I got home and gave myself a bit of time to calm myself down. It's time to face it. The money is gone, but I need it, and my parents are pissed. I knew that at the end of the day I will still need to take money from them. It's illogical to think that my parents will want me to pay them back since they've been paying for everything since I was born. But I knew I would feel even more guilty and worse and powerless if I don't return the money back to them. It's my fault, and I should be the one to deal with it. I should know how to do so, and I should achieve it within my power. I realized that I was more afraid of my inability to help the problem or to take the consequence than of the mess itself. I don't want my parents to take it for me. And although I know it will cost me time and sweat to make an equal amount of money, I will do it, and one day I will hand the money back to my parents and be responsible for the wrongs I made. 

Monday, August 5, 2013

Another form of writing

I often experience the feeling of not being able to write well. There have been so many days that I would just sit in from of my computer, staring at my essays and jotting down nothing that ended up on the drafts. Such inability of mine goes beyond writing. I have, from time to time, had difficulties expressing myself. People call me indifferent, ignorant, sometimes apathetic, but deep in myself I know it's not true. I feel that I just care about different things and that I have my own way of showing my interests. Sometimes I really want to say it out, but I don't know whom to talk to, or how to tell the stories. I'm also afraid of negligence, which I have done to a lot of people when they came to me.
For years I've been working on finding the best way, the standardized golden formula to talk to people and to express my thoughts in the 'right' way. I haven't found one so far, but technology has indeed helped me on approaching my goal. I have found it easier to approach people and to be connected in an online virtual setting. Oh okay I'm getting a bit busy now I will continue this next time buhbye.

Friday, August 2, 2013

Common App and stuff

During a short break, from my chemistry lab work today, which doesn't come very opften, I passed by a public computer and so I checked my gmail inbox with it. I received some emails from Pam and they were all about college application, one being the latest promtps in the common app. The Common App for year 2013-2014 came out just a day ago, and although nothing much besides that has realyl changed, the Common App somehow marks the start a new chapter of my high school life - the final chapter. Boy, I am going to college. Going to a college I like in America has been my ultimate dream and goal in the past few years, and most of the choices I made have to do with it. But it has never felt so real until now.

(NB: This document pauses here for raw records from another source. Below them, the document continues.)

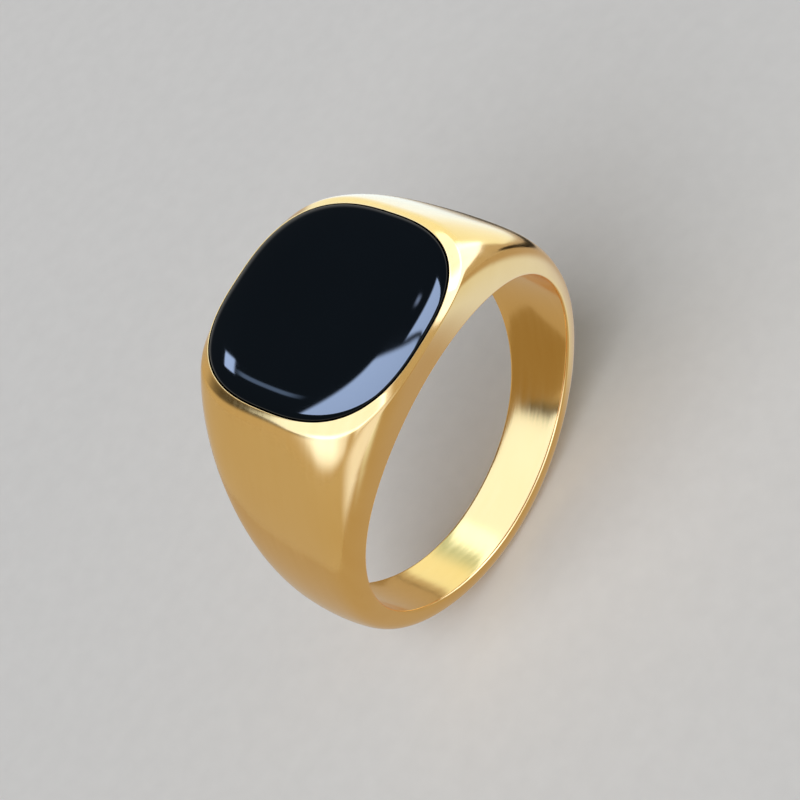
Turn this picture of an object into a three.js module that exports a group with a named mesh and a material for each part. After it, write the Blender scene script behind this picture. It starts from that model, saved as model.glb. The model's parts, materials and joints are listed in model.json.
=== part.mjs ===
// Signet ring, in millimetres: a cast band that widens into a cushion-shaped head, and a black
// stone bedded in a pocket in that head. The origin is the centre of the finger bore, Y runs
// along the finger, and +Z points out through the middle of the head.
import * as THREE from "three";
import { mergeVertices } from "three/addons/utils/BufferGeometryUtils.js";

// Band
const BORE_DIAMETER = 19.8;
const BOTTOM_THICKNESS = 1.45; // wall opposite the head
const SIDE_THICKNESS = 1.55; // wall level with the bore's centre
const BOTTOM_WIDTH = 3.65; // along the finger, opposite the head
const BAND_SQUARENESS = 9; // superellipse exponent of the band's section
const BAND_CROWN = 0.4; // how far the band's outer face falls away at its edges
const CROWN_SWEEP = 3; // how late that crown fades towards the rim
const BORE_EDGE_ROUNDING = 0.2; // how far the rounding of each bore edge reaches

// Head
const CROWN_THICKNESS = 2.7; // from the bore's top to the rim
const HEAD_SQUARENESS = 2.8; // superellipse exponent of the rim's outline
const RIM_WALL = 0.26; // metal around the stone, at the middle of each side
const RIM_LAND = 0.1; // share of the rim's width that stays flat
const BEVEL_DROP_ENDS = 0.3; // height of the rim's bevel over the shoulders
const BEVEL_DROP_SIDES = 0.4; // and over the two open sides
const WIDTH_SWEEP = 1.53; // how late the band widens into the head
const PROFILE_SWEEP = 2.0; // how full the shoulders are, seen along the finger
const SQUARENESS_SWEEP = 2.1; // how late the section softens towards the rim

// Stone and its cement
const STONE_LENGTH = 12.3; // across the finger
const STONE_WIDTH = 12.6; // along the finger
const STONE_SQUARENESS = 2.65;
const STONE_DEPTH = 0.8; // from the rim down to the stone's back
const STONE_TAPER = 0.35; // how much the stone's edge draws in towards its back
const STONE_RISE = 0.3; // crown above the rim
const STONE_ROUNDING = 2.2; // how far the crown's rounded border reaches in
const STONE_CLEARANCE = 0.08; // between the stone's edge and the pocket's wall
const BED_THICKNESS = 0.12;
const BED_INSET = 0.5; // the cement stops short of the stone's edge

// Fineness of the faceted surfaces
const HEAD_ROWS = 11;
const SHOULDER_ROWS = 8;
const BAND_ROWS = 14;
const SKIN_COLUMNS = 12;
const SKIN_BUNCHING = 1.2; // draws the columns of the skin towards the bore's edge
const EDGE_COLUMNS = 3;
const BORE_COLUMNS = 2;
const CROWN_ROWS = 5;
const WELD = 1e-4; // corners nearer than this are one corner
const SLIVER = 1e-9; // twice the area below which a triangle is only a line

const boreRadius = BORE_DIAMETER / 2;
const rimHeight = boreRadius + CROWN_THICKNESS;
const stoneBase = rimHeight - STONE_DEPTH;
const pocketFloor = stoneBase - BED_THICKNESS;
const headHalfLength = STONE_LENGTH / 2 + STONE_CLEARANCE + RIM_WALL;
const headHalfWidth = STONE_WIDTH / 2 + STONE_CLEARANCE + RIM_WALL;
const sideReach = boreRadius + SIDE_THICKNESS;
const bottomReach = boreRadius + BOTTOM_THICKNESS;

const { lerp } = THREE.MathUtils;
const quarterTurn = Math.PI / 2;
const headSpread = THREE.MathUtils.degToRad(50); // part of the bore's edge that faces the rim

// A point on a superellipse with the given half sizes, in the direction of a polar angle.
function cushionPoint(halfLength, halfWidth, squareness, angle) {
  const across = Math.abs(Math.cos(angle));
  const along = Math.abs(Math.sin(angle));
  const reach = (across ** squareness + along ** squareness) ** (-1 / squareness);
  return [halfLength * Math.cos(angle) * reach, halfWidth * Math.sin(angle) * reach];
}

// Half the ring's width along the finger, at a height.
function halfWidthAt(height) {
  const climb = (height + bottomReach) / (rimHeight + bottomReach);
  return lerp(BOTTOM_WIDTH / 2, headHalfWidth, climb ** WIDTH_SWEEP);
}

// The section through one side of the ring: level with the ground above the bore's centre, and
// radial below it. Each gives how far the section starts and ends from the bore's axis.
function levelSection(height) {
  const climb = height / rimHeight;
  return {
    inner: Math.sqrt(Math.max(boreRadius ** 2 - height ** 2, 0)),
    outer: lerp(sideReach, headHalfLength, climb ** PROFILE_SWEEP),
    halfWidth: halfWidthAt(height),
    squareness: lerp(BAND_SQUARENESS, HEAD_SQUARENESS, climb ** SQUARENESS_SWEEP),
  };
}

function radialSection(turn) {
  const outer = lerp(sideReach, bottomReach, Math.sin(turn) ** 2);
  return {
    inner: boreRadius,
    outer,
    halfWidth: halfWidthAt(-outer * Math.sin(turn)),
    squareness: BAND_SQUARENESS,
  };
}

// The polar angle at which a section meets the bore.
function boreAngle({ inner, outer, squareness }) {
  const ratio = inner / outer;
  return Math.atan2((1 - ratio ** squareness) ** (1 / squareness), ratio);
}

// Crowns a section: the outer face falls away towards its edges, and the bore's edge stays.
function crowned(reach, y, { inner, outer, halfWidth }, crown) {
  const depth = THREE.MathUtils.clamp((Math.abs(reach) - inner) / (outer - inner), 0, 1);
  return reach - Math.sign(reach) * crown * depth * (y / halfWidth) ** 2;
}

function levelPoint(height, angle) {
  const section = levelSection(height);
  const [x, y] = cushionPoint(section.outer, section.halfWidth, section.squareness, angle);
  const crown = BAND_CROWN * (1 - (height / rimHeight) ** CROWN_SWEEP);
  return new THREE.Vector3(crowned(x, y, section, crown), y, height);
}

function radialPoint(turn, angle) {
  const section = radialSection(turn);
  const [flat, y] = cushionPoint(section.outer, section.halfWidth, section.squareness, angle);
  const reach = crowned(flat, y, section, BAND_CROWN);
  return new THREE.Vector3(reach * Math.cos(turn), y, -reach * Math.sin(turn));
}

// Where the rim's bevel starts, in the direction of a polar angle.
function bevelHeight(angle) {
  return rimHeight - lerp(BEVEL_DROP_ENDS, BEVEL_DROP_SIDES, Math.sin(angle) ** 2);
}

// Each row is a path over the outside of one quarter of the ring, from the bore's edge (0) to
// the rim or the middle of the band (1).
function levelRow(fromHeight, toHeight, toAngle) {
  const fromAngle = boreAngle(levelSection(fromHeight));
  return (share) => levelPoint(lerp(fromHeight, toHeight, share), lerp(fromAngle, toAngle, share));
}

function radialRow(turn) {
  const fromAngle = boreAngle(radialSection(turn));
  return (share) => radialPoint(turn, lerp(fromAngle, 0, share));
}

function quarterRows() {
  const rows = [];
  for (let i = 0; i <= HEAD_ROWS; i += 1) {
    const share = i / HEAD_ROWS;
    const angle = quarterTurn * (1 - share);
    rows.push(levelRow(boreRadius * Math.cos(headSpread * share), bevelHeight(angle), angle));
  }
  for (let i = 1; i <= SHOULDER_ROWS; i += 1) {
    const share = i / SHOULDER_ROWS;
    const height = boreRadius * Math.cos(lerp(headSpread, quarterTurn, share));
    rows.push(levelRow(height, bevelHeight(0) * (1 - share), 0));
  }
  for (let i = 1; i <= BAND_ROWS; i += 1) {
    rows.push(radialRow(quarterTurn * (i / BAND_ROWS)));
  }
  return rows;
}

// A point on the parabola that rounds the corner between two points.
function roundedCorner(start, corner, end, share) {
  const points = [start, corner, end];
  const weights = [(1 - share) ** 2, 2 * share * (1 - share), share ** 2];
  return points.reduce((sum, point, i) => sum.addScaledVector(point, weights[i]), new THREE.Vector3());
}

// One row's points, from the middle of the bore over the rounded bore edge to the row's end.
function rowPoints(row) {
  const corner = row(0);
  const probe = 0.01;
  const edgeShare = (BORE_EDGE_ROUNDING * probe) / row(probe).distanceTo(corner);
  const skinStart = row(edgeShare);
  const boreStart = corner.clone();
  boreStart.y -= BORE_EDGE_ROUNDING;
  const points = [];
  for (let i = 0; i < BORE_COLUMNS; i += 1) {
    points.push(boreStart.clone().setY(boreStart.y * (i / BORE_COLUMNS)));
  }
  for (let i = 0; i < EDGE_COLUMNS; i += 1) {
    points.push(roundedCorner(boreStart, corner, skinStart, i / EDGE_COLUMNS));
  }
  for (let i = 0; i <= SKIN_COLUMNS; i += 1) {
    points.push(row(lerp(edgeShare, 1, (i / SKIN_COLUMNS) ** SKIN_BUNCHING)));
  }
  return points;
}

// The quads between the points of a grid. Turned over, they face the other way.
function addGrid(quads, grid, turnedOver) {
  for (let i = 0; i + 1 < grid.length; i += 1) {
    for (let j = 0; j + 1 < grid[i].length; j += 1) {
      const quad = [grid[i][j], grid[i + 1][j], grid[i + 1][j + 1], grid[i][j + 1]];
      quads.push(turnedOver ? quad.reverse() : quad);
    }
  }
}

// The four mirror images of a grid of points, as quads that face outwards.
function addQuarters(quads, grid) {
  for (const [sx, sy] of [[1, 1], [-1, 1], [-1, -1], [1, -1]]) {
    const mirrored = grid.map((row) => row.map((p) => new THREE.Vector3(p.x * sx, p.y * sy, p.z)));
    addGrid(quads, mirrored, sx * sy > 0);
  }
}

// Rings of points joined from the first to the last, with a flat cap over the last.
function addRings(quads, rings) {
  const closed = rings.map((ring) => [...ring, ring[0]]);
  const middle = new THREE.Vector3(0, 0, rings.at(-1)[0].z);
  addGrid(quads, [...closed, closed[0].map(() => middle)], true);
}

// The same with a flat cap under the first ring too.
function addClosedRings(quads, rings) {
  const middle = new THREE.Vector3(0, 0, rings[0][0].z);
  addRings(quads, [rings[0].map(() => middle), ...rings]);
}

// The directions at which every cushion outline of the head is divided, all the way round.
function headAngles() {
  const steps = 4 * HEAD_ROWS;
  return Array.from({ length: steps }, (_, i) => (2 * Math.PI * i) / steps);
}

function cushionRing(halfLength, halfWidth, squareness, height) {
  return headAngles().map((angle) => {
    const [x, y] = cushionPoint(halfLength, halfWidth, squareness, angle);
    return new THREE.Vector3(x, y, height);
  });
}

function stoneRing(margin, height) {
  return cushionRing(STONE_LENGTH / 2 + margin, STONE_WIDTH / 2 + margin, STONE_SQUARENESS, height);
}

// Quads become triangles on shared corners, split along the shorter diagonal. A triangle that
// closes to a line is left out.
function solidGeometry(quads) {
  const corners = [];
  for (const [a, b, c, d] of quads) {
    const straight = a.distanceTo(c) < b.distanceTo(d);
    for (const triangle of straight ? [[a, b, c], [a, c, d]] : [[a, b, d], [b, c, d]]) {
      const [p, q, r] = triangle;
      const spread = q.clone().sub(p).cross(r.clone().sub(p)).length();
      if (spread > SLIVER) {
        corners.push(...triangle);
      }
    }
  }
  const loose = new THREE.BufferGeometry().setFromPoints(corners);
  const geometry = mergeVertices(loose, WELD);
  geometry.computeVertexNormals();
  return geometry;
}

// The casting: band, shoulders and head in one, with a flat-floored pocket for the stone.
function ringBodyGeometry() {
  const quads = [];
  addQuarters(quads, quarterRows().map(rowPoints));
  const pocketRim = stoneRing(STONE_CLEARANCE, rimHeight);
  const brow = headAngles().map((angle) => levelPoint(rimHeight, angle));
  const bevelFoot = headAngles().map((angle) => levelPoint(bevelHeight(angle), angle));
  const land = brow.map((point, i) => pocketRim[i].clone().lerp(point, RIM_LAND));
  const pocketCorner = stoneRing(STONE_CLEARANCE - STONE_TAPER, pocketFloor);
  addRings(quads, [bevelFoot, land, pocketRim, pocketCorner]);
  return solidGeometry(quads);
}

// The stone: a flat-backed cushion that flares to its girdle, level with the rim, and then rounds
// over to a flat table.
function stoneGeometry() {
  const rings = [stoneRing(-STONE_TAPER, stoneBase)];
  for (let i = 0; i <= CROWN_ROWS; i += 1) {
    const turn = quarterTurn * (i / CROWN_ROWS);
    const height = rimHeight + STONE_RISE * Math.sin(turn);
    rings.push(stoneRing(-STONE_ROUNDING * (1 - Math.cos(turn)), height));
  }
  const quads = [];
  addClosedRings(quads, rings);
  return solidGeometry(quads);
}

// The cement: a thin flat layer between the pocket's floor and the stone's back.
function stoneBedGeometry() {
  const quads = [];
  const margin = -STONE_TAPER - BED_INSET;
  addClosedRings(quads, [stoneRing(margin, pocketFloor), stoneRing(margin, stoneBase)]);
  return solidGeometry(quads);
}

const gold = new THREE.MeshStandardMaterial({ color: 0xd9ab5f, roughness: 0.16, metalness: 1 });
const onyx = new THREE.MeshStandardMaterial({ color: 0x060708, roughness: 0.05, metalness: 0 });
const cement = new THREE.MeshStandardMaterial({ color: 0x2a2724, roughness: 0.7, metalness: 0 });

function namedMesh(name, geometry, material) {
  const mesh = new THREE.Mesh(geometry, material);
  mesh.name = name;
  return mesh;
}

const signetRing = new THREE.Group();
signetRing.name = "signet_ring";
signetRing.add(
  namedMesh("ring_body", ringBodyGeometry(), gold),
  namedMesh("onyx_stone", stoneGeometry(), onyx),
  namedMesh("stone_bed", stoneBedGeometry(), cement),
);

export default signetRing;
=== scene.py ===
import json
import math

import bmesh
import bpy
from mathutils import Matrix, Vector


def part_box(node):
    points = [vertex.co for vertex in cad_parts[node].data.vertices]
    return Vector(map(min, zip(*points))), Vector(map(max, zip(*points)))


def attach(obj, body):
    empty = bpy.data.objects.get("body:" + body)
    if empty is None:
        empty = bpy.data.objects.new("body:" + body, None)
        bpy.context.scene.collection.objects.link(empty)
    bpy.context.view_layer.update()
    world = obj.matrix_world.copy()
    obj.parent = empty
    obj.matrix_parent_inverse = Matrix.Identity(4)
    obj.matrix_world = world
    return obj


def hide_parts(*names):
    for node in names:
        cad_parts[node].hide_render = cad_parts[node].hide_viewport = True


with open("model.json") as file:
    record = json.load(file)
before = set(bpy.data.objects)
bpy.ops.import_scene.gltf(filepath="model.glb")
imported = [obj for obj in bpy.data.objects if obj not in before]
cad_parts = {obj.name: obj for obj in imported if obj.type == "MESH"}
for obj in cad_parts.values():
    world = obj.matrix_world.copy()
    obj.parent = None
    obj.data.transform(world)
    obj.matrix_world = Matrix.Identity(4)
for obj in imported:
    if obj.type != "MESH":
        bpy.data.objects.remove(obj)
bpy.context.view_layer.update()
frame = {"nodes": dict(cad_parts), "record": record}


# ---------------------------------------------------------------------------
# Casting: one piece of gold-coloured metal. It is cast with its pocket, filed to a cushion head
# and a narrow shank, and polished all over; the rim is burnished round the stone.
# ---------------------------------------------------------------------------

mm = 0.001

# Sizes that the frame gives
ring_low, ring_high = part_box("ring_body")
stone_low, stone_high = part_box("onyx_stone")
bed_low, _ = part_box("stone_bed")
finger_bore = next(m for m in frame["record"]["mounts"] if m["name"] == "finger_bore")
bore_radius = finger_bore["dims"]["r_mm"] * mm
bottom_half_width = finger_bore["dims"]["length_mm"] * mm / 2
rim_height = ring_high.z
bottom_reach = -ring_low.z
side_reach = ring_high.x
stone_half_length = stone_high.x
stone_half_width = stone_high.y
pocket_floor = bed_low.z

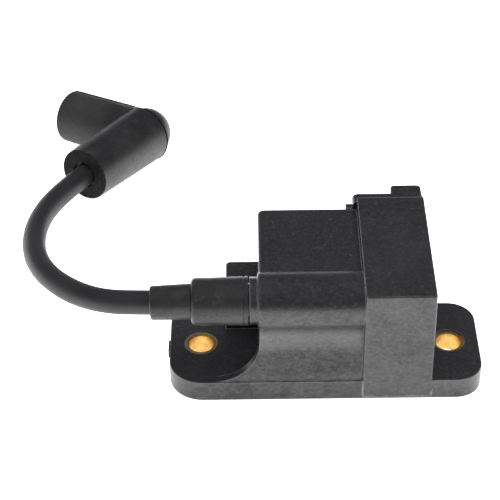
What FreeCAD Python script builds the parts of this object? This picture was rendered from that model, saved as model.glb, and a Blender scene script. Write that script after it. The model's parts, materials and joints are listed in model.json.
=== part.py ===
import FreeCAD, Part
import math
import os

from FreeCAD import Vector

# Capacitor-discharge ignition coil of a two-stroke engine, in millimetres.
# Origin: halfway between the two mounting-hole axes, on the flange's underside.
# +X to the plain ear, -X the way the high-tension lead leaves, +Y to the potted rear, +Z up.

# ---- driving dimensions ----
# Flange and its two ears
hole_pitch = 76.2
flange_left, flange_right = -47.6, 47.3
flange_front, flange_back = -18.46, 18.1
flange_thick = 6.8
ear_radius = 8.2
ear_radius_front_left = 10.5
bushing_outer_r, bushing_bore_r = 4.93, 3.85
bushing_edge = 0.3
right_bushing_recess = 0.4
gate_nib = 0.7

# Coil chamber (tall box) and electronics chamber (lower box), both open at the rear
wall = 2.0
coil_left, coil_right = 10.6, 31.7
coil_draft = 0.2
coil_front, chamber_back = -18.75, 30.45
coil_top = 39.5
coil_edge, coil_foot_edge = 0.6, 0.9
box_left, box_top = -20.15, 35.5
box_front = -2.5
box_corner, box_edge = 2.0, 0.9
potting_drop = 1.0
window_back, window_front, window_low, window_high = 28.7, 24.5, 23.0, 33.1

# Rim round the coil chamber's rear opening, its step and its tab
rim_left, rim_right, rim_back, rim_top, rim_corner = 9.4, 31.7, 33.5, 38.7, 1.8
step_left, step_back, step_top = 7.3, 31.8, 36.1
tab_left, tab_right, tab_back, tab_thick, tab_corner = 21.6, 31.1, 37.8, 2.4, 1.5

# Barrel that carries the high-tension outlet, and the skirt wall below it
barrel_y, barrel_z, barrel_r = -9.9, 31.6, 8.5
barrel_left, barrel_edge = -20.7, 0.8
collar_r, collar_left = 7.1, -23.0
nipple_r, nipple_left = 5.2, -39.5
socket_r, socket_floor = 3.75, -30.0
skirt_y, skirt_lean = -17.9, 9.5
skirt_blend = 11.0
gusset_r, gusset_left, gusset_thick = 13.65, -33.8, 2.6
pocket_front, pocket_back, pocket_top, pocket_rib, pocket_count = -13.0, -4.5, 18.0, 1.5, 4

# Four-pin connector shroud, open to -X
shroud_left, shroud_front, shroud_low, shroud_top = -30.4, 6.8, 6.0, 14.7
shroud_wall, shroud_floor_x, shroud_corner = 1.5, -21.6, 1.5
pin_r, pin_pitch, pin_tip, pin_tail = 0.5, 5.2, -28.2, -14.0
pin_names = ["pin_charge", "pin_trigger", "pin_ground", "pin_stop"]

# Iron core: a bar through the coil and a C-shaped return, both of stacked sheets
core_x, coil_z = 21.0, 28.2
sheet_count, sheet_pitch, sheet_thick = 6, 1.0, 0.95
core_limb = 6.0
core_y0, core_y1, core_low = -14.0, 25.0, 9.5

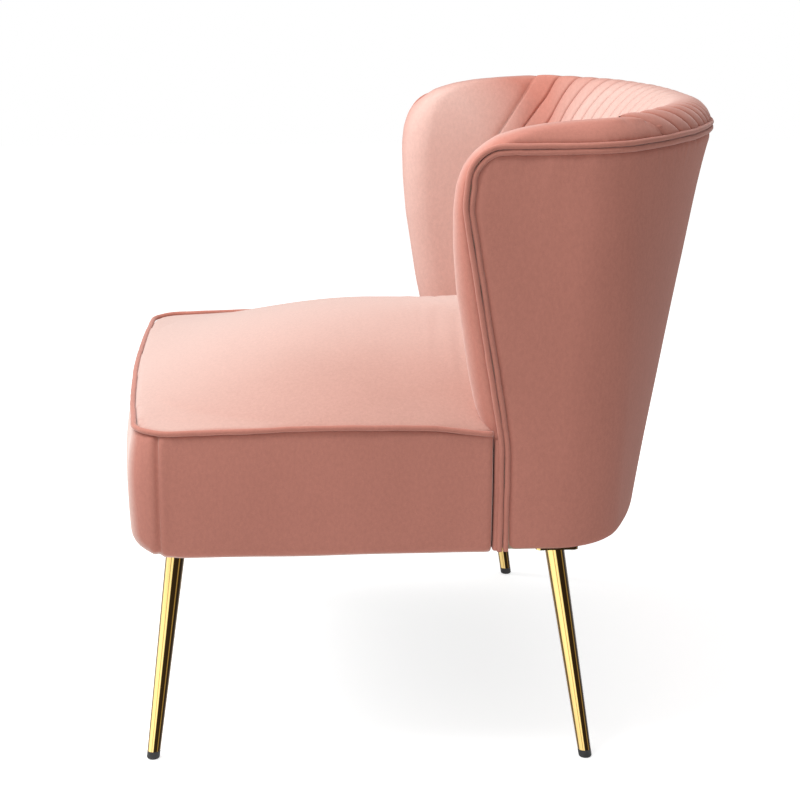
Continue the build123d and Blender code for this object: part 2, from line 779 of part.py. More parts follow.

And then I thought of Stanford. Stanford was the first American University I visited, but it wasn't for admission or anything related. My aunt brought me there because she said she liked the unique vibe and the energy one could only find there (and also it was only 10 minutes away from her house). Needless to say, I liked it a lot as well, yet I didn't realyl know why. Maybe it was the Californian weather that had hipnotized us. I remember that back in those afteroons, she and I would just sit right outside of the Jamba Juice on the edge of the campus and watched people pass by, either on skateboards or bikes. There would be music mixing with people's chattering, and people would start gathering at the plaza, getting ready for the night. I liked to think that most of them would be going to San Francisco, for one it sounds really cool (any cities with a 4-syllable names are cool), and for two it was the only major city I knew, although I didn't really know that the city was like. I imgained the city of San Fran to be filled with people like those I saw at the plaza, but the seemingly boundariless land would be replaced by skyscrapers and electrical sparkles from the countless windows. It would have an urban pace, and the vibe my aunt found will be concentrated and magnified. However, after all these years, I've never visited San Francisco with my Aunt, and although I have been there on my own, it was already quite a few years after, and at that point of time my childhood memory could no longer manefist itself and reflect on the actual scene I witnessed. Now I pay attention to diferent things and care about different values. When I hear the name of a college,  its ranking and prestige would be the first that came into my mind. I realize that I don't really know what I am making myself go into, and that I start to care about things that didn't matter to be before. I have let other things define what I should pursue after, and I'm no longer able to just watch people pass by without thinking about all the names and titles they are associated with.